Autant le dire : le jour d'après, je n'y crois pas. Cette sorte de monde de demain qui par magie prendrait en compte les erreurs du passé pour faire du mieux. Mouaif. Disons que je suis sceptique, plutôt sur la ligne du Nicolas Mathieu du 31 mars.
Faut dire que j'ai remarqué la clameur au balcon, tous ces gens qui applaudissaient les soignants, faisaient du bruit. Eh bien j'ai aussi remarqué que les jours de pluie, plus rien. Même ceux dont la banderole criait à la face de l'univers : "On n'oubliera pas." Secs au soleil, sur le mode apéro, on est solidaires. Par temps gris, plutôt solitaires. Ce n'est pas une critique, je le conçois fort bien : c'est simplement que c'est tellement humain, comme sans doute de stocker des pâtes et du PQ. On y revient toujours.

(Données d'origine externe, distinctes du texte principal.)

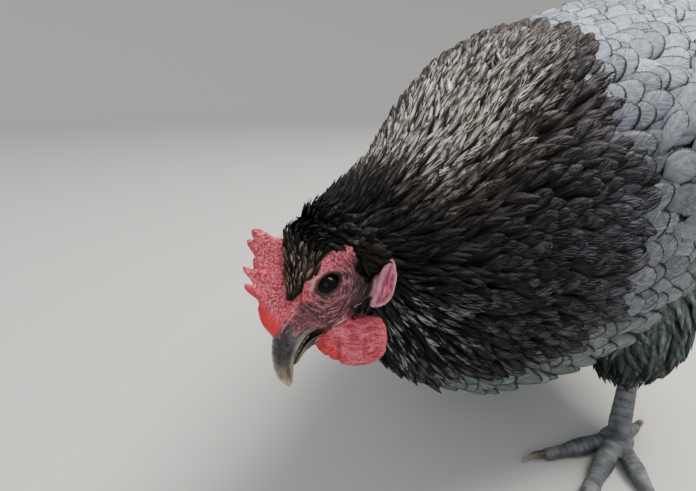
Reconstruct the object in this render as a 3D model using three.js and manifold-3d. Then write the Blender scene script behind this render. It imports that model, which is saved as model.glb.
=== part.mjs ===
// A large laced hen, grazing with her head low: a still, life-size model.
// Frame: millimetres, +Z up. The hen faces -Y and her left side is +X.
// The outlines are those of the plumage, out to the tips of the feathers.

import * as THREE from "three";
import { LoftGeometry } from "three/addons/geometries/LoftGeometry.js";
import { mergeVertices } from "three/addons/utils/BufferGeometryUtils.js";
import Module from "manifold-3d";

const wasm = await Module();
wasm.setup();

// ---------------------------------------------------------------- driving dimensions

const GAP = 0.3; // left between touching pieces
const RING_SIDES = 22; // facets round the body
const radians = THREE.MathUtils.degToRad;

// The head is set out from the middle between the eyes: `ahead` runs to the beak and
// `up` to the crown. It is pitched down, turned a little to its right and rolled so that
// its left eye looks up.
const EYE_MIDDLE = new THREE.Vector3(-6, -160, 120);
const HEAD_PITCH = radians(43);
const HEAD_ROLL = radians(30);
const HEAD_TURN = radians(-6);
const HEAD_LINES = [
  { ahead: 19, rise: 4, drop: 8, half: 5.5, belt: 0.5 },
  { ahead: 11, rise: 10, drop: 13, half: 9.5, belt: 0.5 },
  { ahead: 1, rise: 18, drop: 15.5, half: 14.2, belt: 0.48 },
  { ahead: -11, rise: 24.5, drop: 19.5, half: 16.4, belt: 0.46 },
];

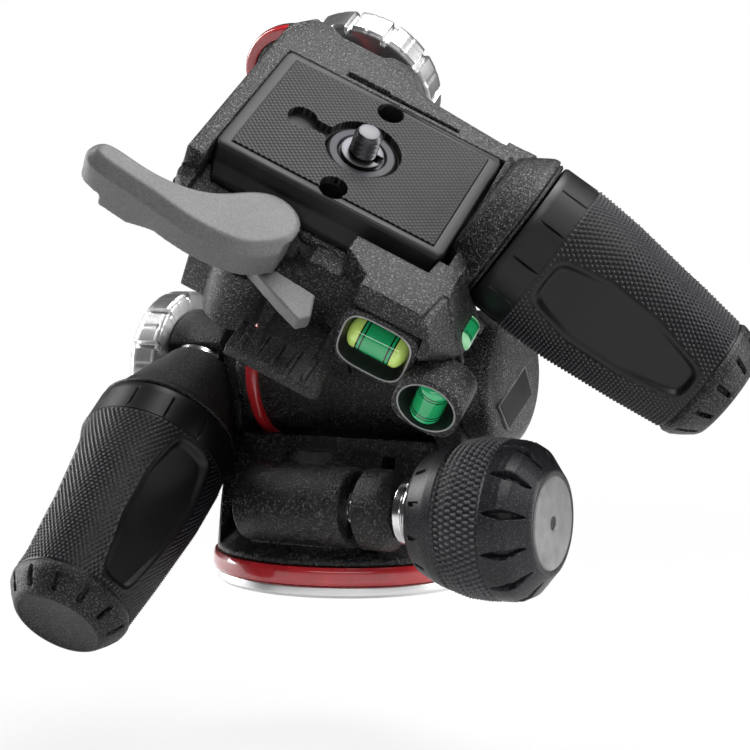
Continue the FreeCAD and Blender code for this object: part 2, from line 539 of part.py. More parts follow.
lug = cylinder("Lug", "lug_radius", lug_top + " - lug_bottom", "lug_a", "lug_b", "lug_bottom")
axle_lug = box("AxleLug", "axle_lug_width", beam_back + " - lug_b + 2",
               lug_top + " + plate_n + axle_radius + 3", "-plate_a - axle_radius - 3.2", "lug_b - 2",
               "-plate_n - axle_radius - 3")
near_end = cylinder("NearEnd", 4.6, "plate_thick - 3.4", "-arm_left + 4.6", "-arm_near - 1", floor_low)
boss_back = "-roll_neck - 12"
handle_boss = turned("HandleBoss", [
    (0, boss_back), ("boss_radius + 1", boss_back), ("boss_radius + 1", "-roll_neck - 5"),
    ("boss_radius", "-roll_neck - 1.4 - gap"), (0, "-roll_neck - 1.4 - gap")])
handle_boss.Placement = PLATE.inverse().multiply(ROLL_HANDLE)
handle_room = turned("HandleRoom", [
    (0, "-roll_neck - 1.4 - gap"), ("neck_radius + 1", "-roll_neck - 1.4 - gap"),
    ("neck_radius + 2", "-roll_neck"),
    ("band_radius + 1", "-band_length - 1.4"), ("grip_radius + 1.2", 0), ("grip_radius + 1.2", 20),
    (0, 20)])
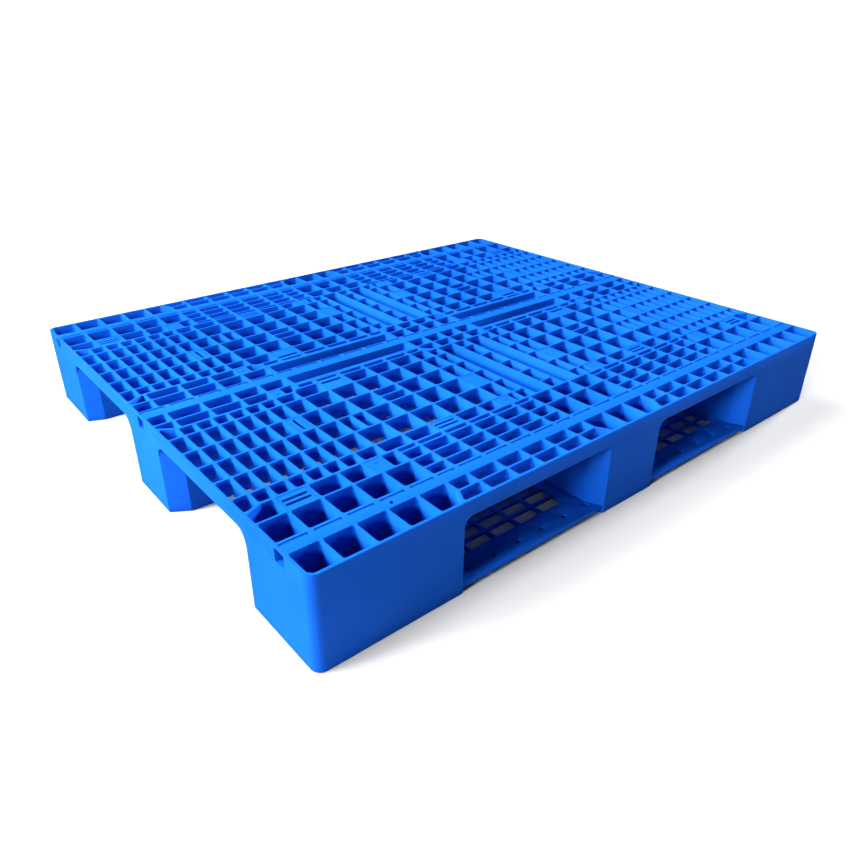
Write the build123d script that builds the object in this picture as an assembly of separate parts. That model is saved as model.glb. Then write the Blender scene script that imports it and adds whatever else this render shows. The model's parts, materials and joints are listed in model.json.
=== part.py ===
"""Nine-legged plastic pallet, 1200 x 1000 x 150 mm, on three bottom runners.

Plan positions are measured from the near left corner: x along the length, y along the width.
The finished pieces are moved so that the origin is the centre of the footprint, on the ground.
"""
import math
import os

from build123d import *

# Overall size
LENGTH = 1200.0
WIDTH = 1000.0
HEIGHT = 150.0

# Moulding
DECK_DEPTH = 25.0
RUNNER_DEPTH = 14.0
RIM = 5.0
WALL = 5.0
RIB = 4.0
SKIN = 3.0
CORNER_RADIUS = 15.0

# Legs, as the outer faces of the quarter nearest the plan origin
LEG_X = 248.5
LEG_Y = 168.5
MID_LEG_X = 522.5
MID_LEG_Y = 422.5
CENTRE_LEG_X = 517.5
LEAD_IN_ALONG_X = 14.5
LEAD_IN_ALONG_Y = 12.5
LEAD_IN_REACH_X = 30.0
LEAD_IN_REACH_Y = 28.0
MID_LEAD_IN = 18.5
INNER_CHAMFER_X = 15.5
INNER_CHAMFER_Y = 17.5
CENTRE_CHAMFER = 17.5

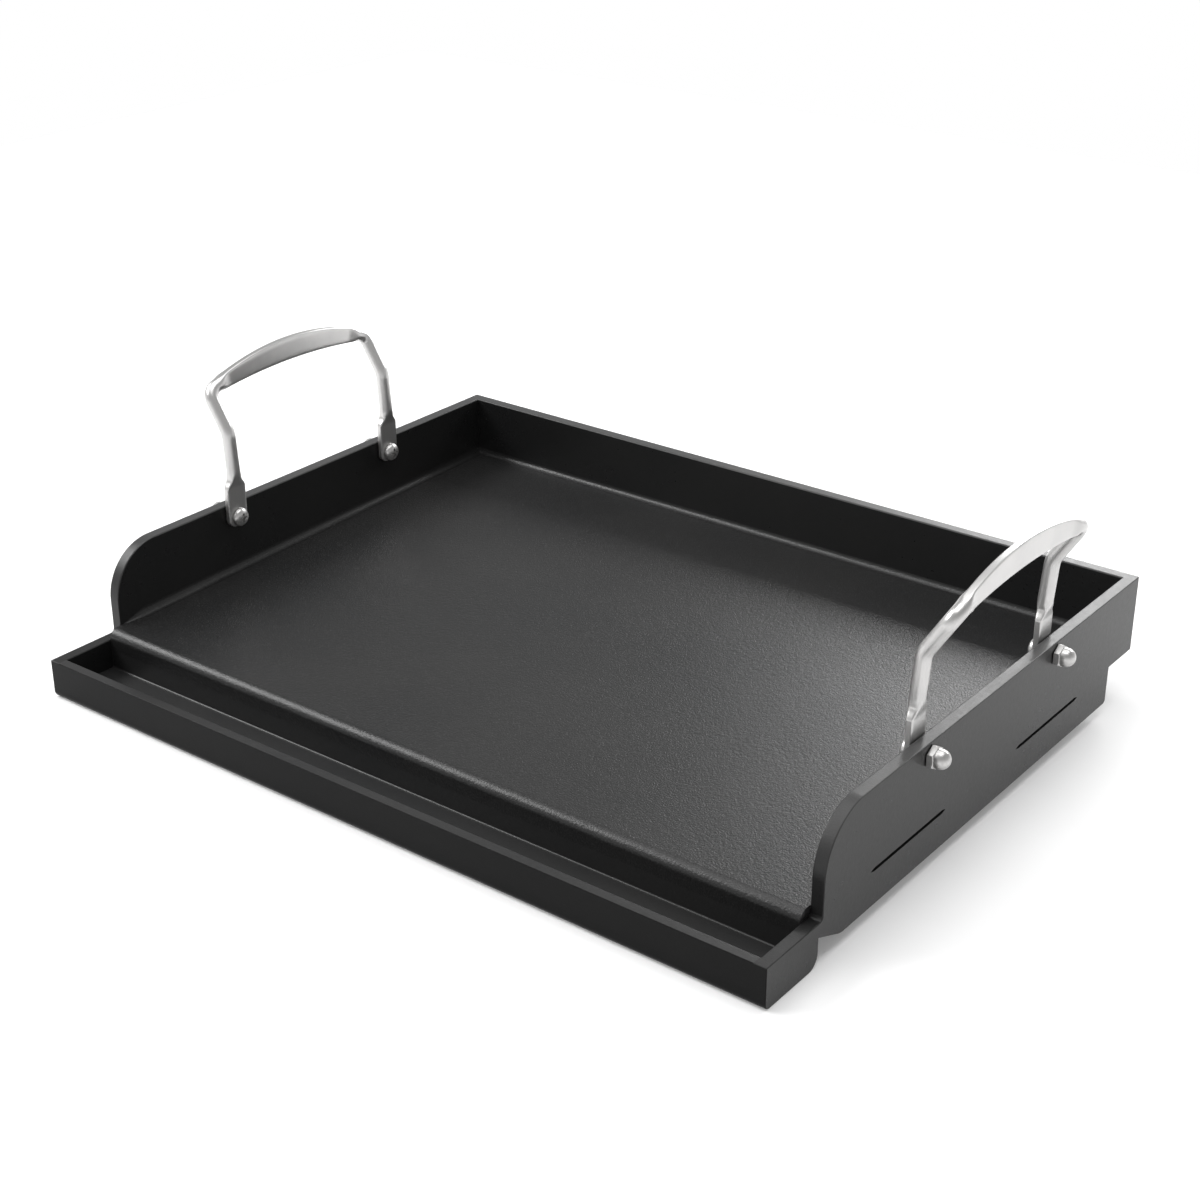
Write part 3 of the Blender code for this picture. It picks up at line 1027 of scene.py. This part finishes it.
@dataclass
class RodHandle:
    """A bent rod, pressed flat where it is bolted on and along its grip."""

    steel: bpy.types.Material
    screws: Sequence[Point]
    tab_t: float = 0.0036
    tab_w: float = 0.0128
    tab_bottom: float = 0.0550
    tab_corner: float = 0.0038
    shoulder_z: float = 0.0765
    rod_start: float = 0.0860
    rod_r: float = 0.0037
    bend_z: float = 0.1071
    bend_out: float = 0.0015
    bend_r: float = 0.0120
    grip_out: float = 0.0143
    grip_end: float = 0.1275
    grip_mid: float = 0.1356
    grip_w: float = 0.0127
    grip_t: float = 0.0040
    corner_r: float = 0.0070
    corner_reach: float = 0.95
    tab_steps: int = 8
    neck_steps: int = 14
    neck_rate: float = 1.7
    grip_steps: int = 40
    flat_square: float = 7.0
    round_square: float = 2.0
    press_share: float = 0.15
    hole_r: float = 0.0033
    sides: int = 40

    def __post_init__(self) -> None:
        """Take the tab's place from the frame and the screws."""
        self.tab_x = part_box("right_side_panel")[0].x - self.tab_t / 2 - 0.0003
        self.front_y = min(y for y, _ in self.screws)
        self.rear_y = max(y for y, _ in self.screws)
        self.middle_y = (self.front_y + self.rear_y) / 2

    def grip_height(self, along: float) -> float:
        """Return the height of the grip's centre line.

        Args:
            along: The distance from the front leg.

        Returns:
            The height in metres.
        """
        off_middle = along / (self.middle_y - self.front_y) - 1
        return self.grip_mid - (self.grip_mid - self.grip_end) * off_middle * off_middle

    def leg(self) -> List[Vector]:
        """Return the centre line of the front leg, from tab to grip."""
        inwards = self.corner_r * self.corner_reach
        lean_x = self.tab_x + self.bend_out
        grip_x = self.tab_x + self.grip_out
        points = [
            Vector((self.tab_x, self.front_y, self.rod_start)),
            Vector((lean_x, self.front_y, self.bend_z)),
            Vector((grip_x, self.front_y, self.grip_end)),
            Vector((grip_x, self.front_y + inwards, self.grip_height(inwards))),
        ]
        path = [points[0]]
        bends = zip(points, points[1:], points[2:], (self.bend_r, self.corner_r))
        for before, corner, after, radius in bends:
            to_before = (before - corner).normalized()
            to_after = (after - corner).normalized()
            half = to_before.angle(to_after) / 2
            centre = corner + (to_before + to_after).normalized() * (radius / math.sin(half))
            start = corner + to_before * (radius / math.tan(half)) - centre
            end = corner + to_after * (radius / math.tan(half)) - centre
            sweep = start.angle(end)
            steps = max(4, math.ceil(sweep / math.radians(5)))
            for step in range(steps + 1):
                path.append(centre + Matrix.Rotation(sweep * step / steps, 3, start.cross(end)) @ start)
        path.append(points[-1])
        return path

    def half_stations(self) -> List[Tuple[Vector, float, float, Vector, float]]:
        """Return the front half as (centre, width, thickness, across, squareness)."""
        across = Vector((0, 1, 0))
        up = Vector((0, 0, 1))
        rod = 2 * self.rod_r
        flatter = self.flat_square - self.round_square
        stations = []
        corner = self.tab_corner
        tip = 0.15
        for step in range(self.tab_steps + 1):
            angle = math.radians(90) * (step + tip) / (self.tab_steps + tip)
            width = self.tab_w - 2 * corner * (1 - math.sin(angle))
            centre = Vector((self.tab_x, self.front_y, self.tab_bottom + corner * (1 - math.cos(angle))))
            stations.append((centre, width, self.tab_t, across, self.flat_square))
        rise = self.rod_start - self.shoulder_z
        for step in range(self.neck_steps):
            blend = step / self.neck_steps
            rounded = eased(blend)
            width = self.tab_w + (rod - self.tab_w) * eased(blend * self.neck_rate)
            thickness = self.tab_t + (rod - self.tab_t) * rounded
            centre = Vector((self.tab_x, self.front_y, self.shoulder_z + rise * blend))
            stations.append((centre, width, thickness, across, self.flat_square - flatter * rounded))
        leg = self.leg()
        for point in leg:
            turn = eased((point.y - self.front_y) / self.corner_r)
            stations.append((point, rod, rod, across.lerp(-up, turn).normalized(), self.round_square))
        reach = leg[-1].y - self.front_y
        span = self.middle_y - self.front_y
        for step in range(1, self.grip_steps + 1):
            share = step / self.grip_steps
            along = reach + (span - reach) * share
            pressed = eased(share / self.press_share)
            centre = Vector((self.tab_x + self.grip_out, self.front_y + along, self.grip_height(along)))
            width = rod + (self.grip_w - rod) * (1 - (1 - share) * (1 - share))
            thickness = rod + (self.grip_t - rod) * pressed
            stations.append((centre, width, thickness, -up, self.round_square + flatter * pressed))
        return stations

    def section(self, width: float, thickness: float, squareness: float) -> List[Point]:
        """Return the corners of a round, oval or flattened section.

        Args:
            width: The full width.
            thickness: The full thickness.
            squareness: 2 for an ellipse, and more for flatter faces.

        Returns:
            The corners as (across, out).
        """
        corners = []
        power = 2 / squareness
        for side in range(self.sides):
            angle = 2 * math.pi * (side + 0.5) / self.sides
            c, s = math.cos(angle), math.sin(angle)
            across = math.copysign(abs(c) ** power, c) * width / 2
            corners.append((across, math.copysign(abs(s) ** power, s) * thickness / 2))
        return corners

    def rings(self) -> Rings:
        """Return the whole handle's rings, from the front tab to the rear one."""
        front = self.half_stations()
        mirror = Matrix.Diagonal((1, -1, 1))
        shift = Vector((0, 2 * self.middle_y, 0))
        rear = [(mirror @ c + shift, w, t, mirror @ a, q) for c, w, t, a, q in reversed(front[:-1])]
        stations = front + rear
        rings = []
        for index, (centre, width, thickness, across, squareness) in enumerate(stations):
            before = stations[max(0, index - 1)][0]
            after = stations[min(len(stations) - 1, index + 1)][0]
            along = (after - before).normalized()
            across = (across - along * across.dot(along)).normalized()
            out = along.cross(across)
            corners = self.section(width, thickness, squareness)
            rings.append([centre + across * u + out * v for u, v in corners])
        return rings

    def build(self) -> None:
        """Make both handles."""
        right = drawn_out("right_rod_handle", self.rings())
        for y, z in self.screws:
            hole = pin(self.tab_x - self.tab_t, self.tab_x + self.tab_t, self.hole_r)
            hole.data.transform(Matrix.Translation((0, y, z)))
            combine(right, hole, "DIFFERENCE")
        half_turn = (
            Matrix.Translation((0, self.middle_y, 0))
            @ Matrix.Rotation(math.pi, 4, "Z")
            @ Matrix.Translation((0, -self.middle_y, 0))
        )
        left = copied(right, "left_rod_handle", half_turn)
        for handle, node in ((left, "left_handle"), (right, "right_handle")):
            dress(handle, [self.steel], [node], 40)


@dataclass
class Fasteners:
    """The four domed screws and the four acorn nuts that clamp the handles."""

    plating: bpy.types.Material
    screws: Sequence[Point]
    shank_r: float = 0.0027
    head_r: float = 0.0050
    head_h: float = 0.0036
    head_rim: float = 0.0011
    edge: float = 0.0003
    recess_length: float = 0.0052
    recess_width: float = 0.0012
    recess_depth: float = 0.0020
    nut_af: float = 0.0098
    nut_hex_h: float = 0.0032
    nut_h: float = 0.0090
    dome_r: float = 0.0046
    bore_r: float = 0.0030
    bore_depth: float = 0.0062
    chamfer: float = 0.0006
    nut_round: float = 0.00025

    def __post_init__(self) -> None:
        """Take the seats from the frame."""
        head_low, head_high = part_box("right_front_screw")
        self.head_seat = head_low.x + self.head_h
        self.shank_end = head_high.x
        self.nut_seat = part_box("right_front_acorn_nut")[0].x

    def screw(self) -> bpy.types.Object:
        """Return a screw on the X axis, with its head towards the middle."""
        seat, end, edge = self.head_seat, self.shank_end, self.edge
        dome_r = self.head_r - edge * 0.4
        profile = [
            (end, 0),
            (end, self.shank_r - edge),
            (end - edge, self.shank_r),
            (seat, self.shank_r),
            (seat, self.head_r - edge),
            (seat - edge, self.head_r),
            (seat - self.head_rim + edge, self.head_r),
            (seat - self.head_rim, dome_r),
        ]
        steps = 12
        for step in range(1, steps + 1):
            angle = math.radians(90) * step / steps
            rise = self.head_rim + (self.head_h - self.head_rim) * math.sin(angle)
            profile.append((seat - rise, dome_r * math.cos(angle) if step < steps else 0))
        body = turned("screw_pattern", profile)
        top = seat - self.head_h
        arms = ((self.recess_length, self.recess_width), (self.recess_width, self.recess_length))
        for size_y, size_z in arms:
            low = (top - self.recess_depth, -size_y / 2, -size_z / 2)
            high = (top + self.recess_depth, size_y / 2, size_z / 2)
            combine(body, block("recess_tool", low, high), "DIFFERENCE")
        return body

    def nut(self) -> bpy.types.Object:
        """Return an acorn nut on the X axis, with its dome outwards."""
        seat = self.nut_seat
        corner = self.nut_af / math.cos(math.radians(30)) / 2
        bpy.ops.mesh.primitive_cylinder_add(
            vertices=6, radius=corner, depth=self.nut_hex_h,
            location=(seat + self.nut_hex_h / 2, 0, 0), rotation=(0, math.radians(90), 0),
        )
        bpy.ops.object.transform_apply(location=True, rotation=True, scale=True)
        body = named("nut_pattern")
        body.data.transform(Matrix.Rotation(math.radians(30), 4, "X"))
        sharp = math.radians(40)
        apply(body, "BEVEL", width=self.nut_round, segments=2, limit_method="ANGLE", angle_limit=sharp)
        end = seat + self.nut_hex_h
        flat = self.nut_af / 2
        limits = turned("chamfer_tool", [
            (seat - self.chamfer, 0),
            (seat - self.chamfer, corner + self.chamfer),
            (end - self.chamfer, corner + self.chamfer),
            (end - self.chamfer, corner - 0.0001),
            (end + 0.0001, flat - 0.0004),
            (end + 0.0001, 0),
        ])
        combine(body, limits, "INTERSECT")
        base = end - self.chamfer
        profile = [(base, 0), (base, self.dome_r)]
        centre = seat + self.nut_h - self.dome_r
        steps = 14
        for step in range(steps + 1):
            angle = math.radians(90) * step / steps
            radius = self.dome_r * math.cos(angle) if step < steps else 0
            profile.append((centre + self.dome_r * math.sin(angle), radius))
        combine(body, turned("dome_tool", profile), "UNION")
        combine(body, pin(seat - self.chamfer, seat + self.bore_depth, self.bore_r), "DIFFERENCE")
        return body

    def build(self) -> None:
        """Make every screw and nut from one pattern of each."""
        patterns = (("domed_screw", "screw", self.screw()), ("dome_nut", "acorn_nut", self.nut()))
        for kind, node, pattern in patterns:
            for side in Side:
                for place, (y, z) in zip(("front", "rear"), self.screws):
                    turn = Matrix.Rotation(0 if side is Side.RIGHT else math.pi, 4, "Z")
                    label = f"{side.name.lower()}_{place}"
                    piece = copied(pattern, f"{label}_{kind}", Matrix.Translation((0, y, z)) @ turn)
                    dress(piece, [self.plating], [f"{label}_{node}"], 35)
            bpy.data.objects.remove(pattern, do_unlink=True)


@dataclass(frozen=True)
class Softbox:
    """A rectangular soft light that faces the griddle.

    Its azimuth is 0 to the rear and 90 to the right, in degrees. Its power is in watts.
    """

    name: str
    azimuth: float
    elevation: float
    distance: float
    size: Point
    power: float

    def build(self) -> None:
        """Hang the light."""
        data = bpy.data.lights.new(self.name, "AREA")
        data.shape = "RECTANGLE"
        data.size, data.size_y = self.size
        data.energy = self.power
        item = bpy.data.objects.new(self.name, data)
        a, e = math.radians(self.azimuth), math.radians(self.elevation)
        away = Vector((math.sin(a) * math.cos(e), math.cos(a) * math.cos(e), math.sin(e)))
        item.location = away * self.distance
        item.rotation_euler = (-away).to_track_quat("-Z", "Y").to_euler()
        bpy.context.scene.collection.objects.link(item)


@dataclass
class Studio:
    """The camera, the soft lights and the pale ground."""

    camera_at: Tuple[float, float, float] = (0.5710, -0.7372, 0.5034)
    camera_target: Tuple[float, float, float] = (0.0024, 0.0050, 0.0531)
    lens: float = 62.27
    ground_size: float = 2.4
    sky: Tuple[Point, ...] = ((0.0, 1.0), (0.28, 0.52), (0.75, 0.34))
    lights: Tuple[Softbox, ...] = (
        Softbox("front_left_box", -118, 40, 2.2, (1.6, 0.8), 34),
        Softbox("rear_right_box", -2, 27, 2.4, (1.75, 0.8), 40),
        Softbox("overhead_box", 0, 90, 2.0, (1.8, 1.8), 30),
    )

    def camera(self) -> None:
        """Place the camera."""
        data = bpy.data.cameras.new("camera")
        data.lens = self.lens
        data.sensor_width = 36.0
        data.clip_start = 0.01
        item = bpy.data.objects.new("camera", data)
        item.location = self.camera_at
        aim = Vector(self.camera_target) - Vector(self.camera_at)
        item.rotation_euler = aim.to_track_quat("-Z", "Y").to_euler()
        bpy.context.scene.collection.objects.link(item)
        bpy.context.scene.camera = item

    def ground(self) -> None:
        """Lay the pale ground under the griddle."""
        bpy.ops.mesh.primitive_plane_add(size=self.ground_size)
        floor = named("studio_ground")
        floor.data.materials.append(StudioFloor().build())

    def surroundings(self) -> None:
        """Light the room softly, brightest at the horizon and below it."""
        graph = Graph("studio", "worlds")
        place = graph.node("ShaderNodeTexCoord").outputs["Generated"]
        split = graph.node("ShaderNodeSeparateXYZ", None, {0: place})
        stops = [(height, grey(light)) for height, light in self.sky]
        ramp = graph.node("ShaderNodeValToRGB", {"stops": stops}, {0: split.outputs[2]})
        back = graph.node("ShaderNodeBackground", None, {"Color": ramp.outputs[0]})
        graph.node("ShaderNodeOutputWorld", None, {0: back.outputs[0]})
        bpy.context.scene.world = graph.owner

    def build(self) -> None:
        """Set up the camera, lights and ground."""
        self.camera()
        self.surroundings()
        self.ground()
        for light in self.lights:
            light.build()
        bpy.context.scene.view_settings.view_transform = "Standard"


def screw_places() -> List[Point]:
    """Return each screw's (y, z) on a side, front first, from the frame."""
    places = []
    for node in ("right_front_screw", "right_rear_screw"):
        low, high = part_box(node)
        places.append(((low.y + high.y) / 2, (low.z + high.z) / 2))
    return places


def main() -> None:
    """Build the griddle plate and its studio."""
    logging.basicConfig(level=logging.INFO, format="%(message)s")
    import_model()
    Studio().build()
    coatings = (
        BakedCoating("baked_coating"),
        BakedCoating(
            "wall_coating", tone=0.010, roughness=0.30, grain_strength=0.12, fleck=0.003, specular=0.3,
        ),
        # Rim coating: its lighter tone is a painted sheen on the rims, and its fade with height is painted
        # light and shade.
        BakedCoating(
            "painted_sheen_rim_coating", tone=0.042, fleck=0.02, roughness=0.34, grain_strength=0.25, specular=0.28,
            painted_shade_tone=0.012, painted_shade_below=0.040, painted_light_above=0.066,
        ),
        # Front coating: its very dark, dull tone is painted shade on the front faces.
        BakedCoating(
            "painted_shade_front_coating", tone=0.006, fleck=0.002, roughness=0.34, grain_strength=0.12, specular=0.08,
        ),
        BakedCoating(
            "channel_coating", tone=0.018, fleck=0.006, roughness=0.32, grain_strength=0.2, specular=0.38,
        ),
    )
    screws = screw_places()
    WeldedPan(*(coating.build() for coating in coatings), screws).build()
    RodHandle(SatinSteel("satin_steel").build(), screws).build()
    Fasteners(PlatedSteel("plated_steel").build(), screws).build()


if __name__ == "__main__":
    main()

Tout le monde veut bien faire, mais en s'économisant au maxi. Un peu comme les masques. Tout le monde veut bien en mettre, mais les mettre convenablement, c'est plus compliqué, pas sûr que ça plaise. Par exemple, si l'on voulait être efficace, les barbus devraient se raser pour porter un masque. (Aie ! crise identitaire en vue, même si on autorise toujours les Stan Smith et les claquettes Adidas). C'est dire.

Donc le signal, c'est cela. Je ne vois pas comment on pourrait faire un demain différent, alors qu'à l'avant-veille de la fin du confinement, tout le monde frémit de vouloir déjà tout refaire à l'identique.